Opposition to the Kyoto Protocol
Some experts who are skeptical of global warming see the Kyoto Protocol as a scheme to slow the growth of industrial democracies or transfer wealth to the third world. Others argue the protocol does not go far enough to slow greenhouse gas emissions. Many see the costs of the Kyoto Protocol as far outweighing the benefits; some believe the standards are too optimistic; others see an inequitable and inefficient agreement. (1)
Arguments in Favor of the Kyoto Protocol
Arguments for the Kyoto Protocol claim that reducing greenhouse gas emissions is essential to slow or reverse global warming, and that international collaboration is needed for preventing devastating climate changes. Scientists agree that even a small increase in the average global temperature will lead to significant climate changes and negatively affect plant, animal, and human life on Earth. (1)

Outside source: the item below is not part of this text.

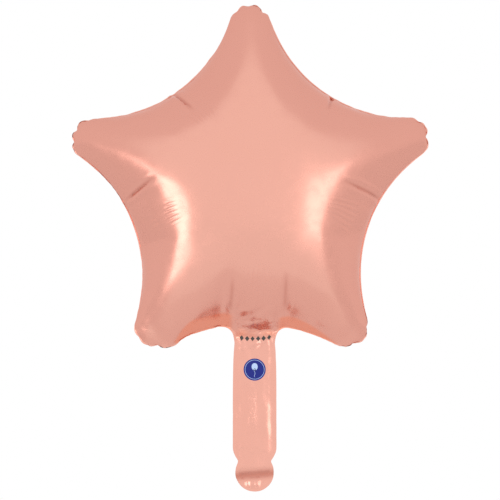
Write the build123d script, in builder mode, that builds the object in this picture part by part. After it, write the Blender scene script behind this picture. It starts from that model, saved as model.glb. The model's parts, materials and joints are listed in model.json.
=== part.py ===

Recent Research and Studies Related to the Effectiveness of the Kyoto Protocol
A study in Nature found that "accounting only for local external costs, together with production costs, to identify energy strategies, compliance with the Kyoto Protocol would imply lower, not higher, overall costs" for participating countries. (1) The Copenhagen Consensus Project found that the Kyoto Protocol would slow down the process of global warming, but have a limited overall benefit. Defenders of the Kyoto Protocol argue that while the initial greenhouse gas emissions limits may have little effect, they set a precedent for more effective cuts in the future. Since even a small increase in the average global temperature will lead to climate changes and negatively affect plant, animal, and human life on Earth, the Kyoto Protocol may be our only hope (at this time) to begin the process of reversing global warming.